Monday, February 4, 2013

Portobello Mushroom Pizzas


Portobello Mushroom Pizzas

Our portobello mushroom pizzas tonight really were delicious! My apologies though, they aren't supposed to look like that! I will definitely update with a new picture the next time I make them. I mistakenly forgot to add my 1 c. of shredded mozzarella cheese to my grocery list and I didn't happen to have any at home. Yikes! So I ended up using one of my 2% shredded cheddars, which they don't melt so well when just used as a topping. Use the mozzarella when you make it, and I promise, they'll look much nicer! Despite the wrong cheese, they were still quite yummy and with mushroom as the crust, the points were much lower! We also had a nice salad and some steamed broccoli with it as well. I promise...a new picture the next time I make them!

Ingredients:
1 tsp. extra virgin olive oil
1 garlic clove, minced
¾ c. canned whole tomatoes
1 T tomato paste
1 T fresh basil, sliced thin
¼ tsp. oregano
¼ tsp. sugar
1 small bay leaf
Salt & pepper to taste
4 portobello mushroom caps
1 c. part skim shredded mozzarella cheese
¼ lb. uncooked turkey sausage (mine came to one link of the Jennie-O sweet Italian turkey sausages)
1 can sliced black olives
 
Directions:
1.   Preheat oven to 450
2.   In a small saucepan, heat oil over medium heat and add garlic. Cook until fragrant. Combine the canned tomatoes and paste in a blender or chopper and blend. Add the tomato sauce, sliced basil, oregano, sugar, bay leaf, salt and pepper to the saucepan. Reduce heat and simmer, uncovered, about 15 minutes or until sauce is thickened. Then remove the bay leaf.
3.   While sauce is simmering, remove casings from turkey sausage and cook over medium heat until no longer pink.
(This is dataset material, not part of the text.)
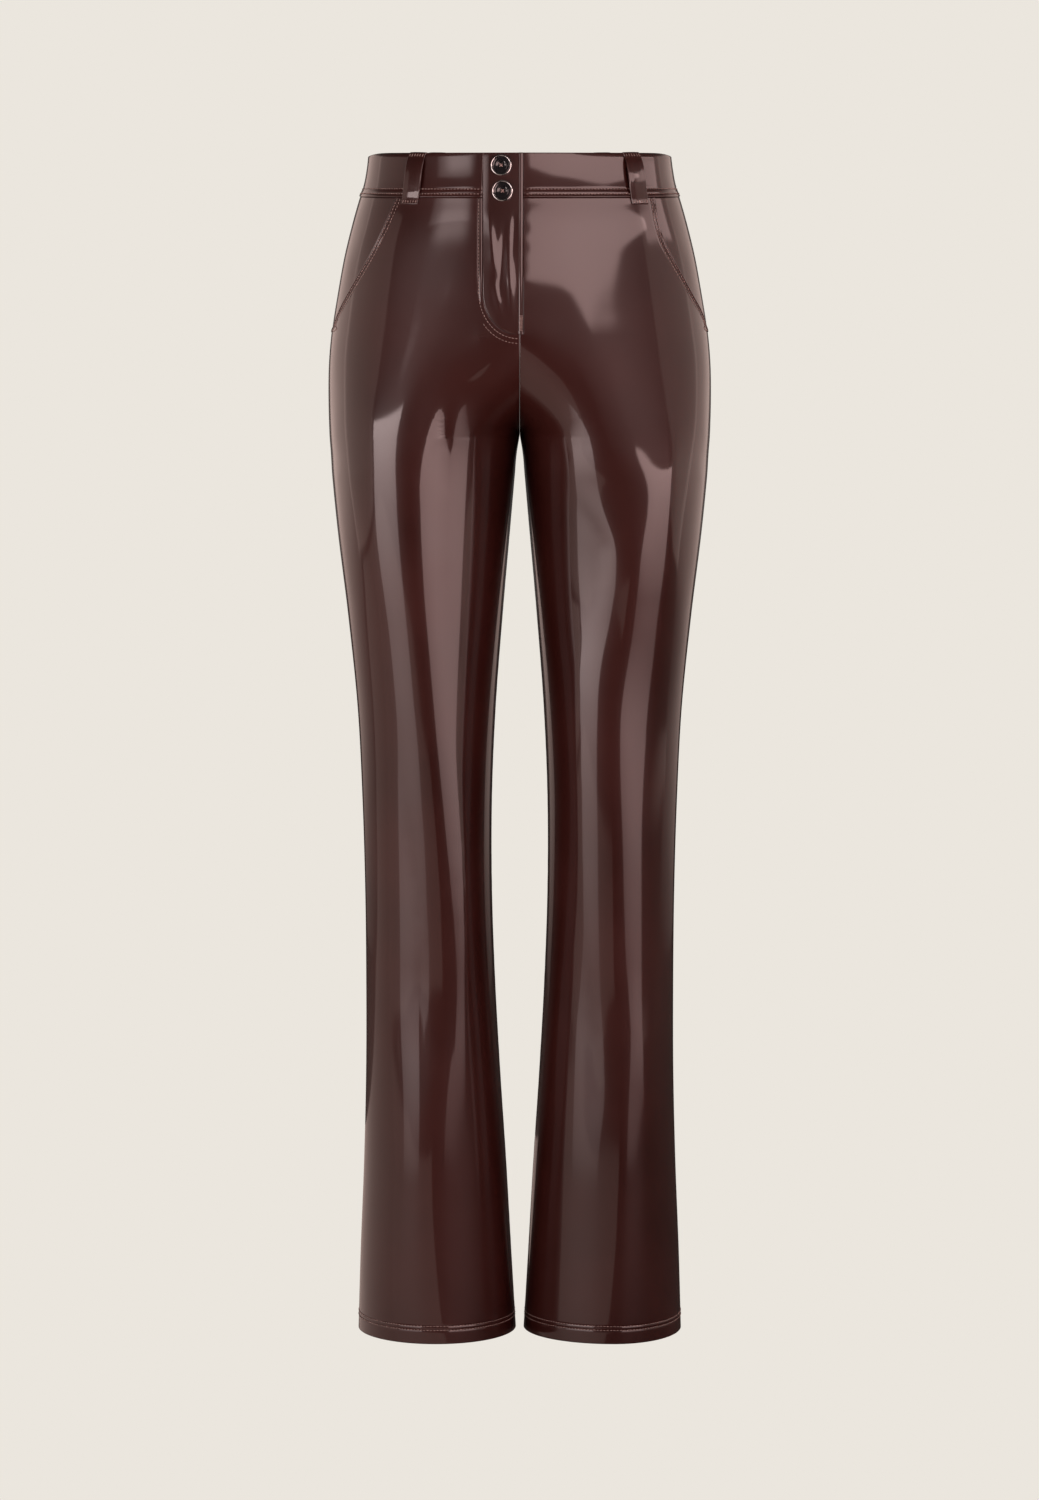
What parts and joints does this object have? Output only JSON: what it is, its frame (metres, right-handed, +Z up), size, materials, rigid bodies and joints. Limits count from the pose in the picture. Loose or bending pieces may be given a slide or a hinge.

Then drain grease from the pan.
4.   Line baking sheet with foil. Prepare mushroom caps by removing the stems and wipe outsides with a damp paper towel, if necessary to remove any dirt. Place mushroom caps on baking sheet. Drain can of olives and evenly divide among the four mushrooms. Evenly divide cooked sausage among mushrooms. Lastly, top each with ¼ c. of shredded cheese.
5.   Cook on top rack for 12-14 minutes, or until cheese melts & mushroom is tender.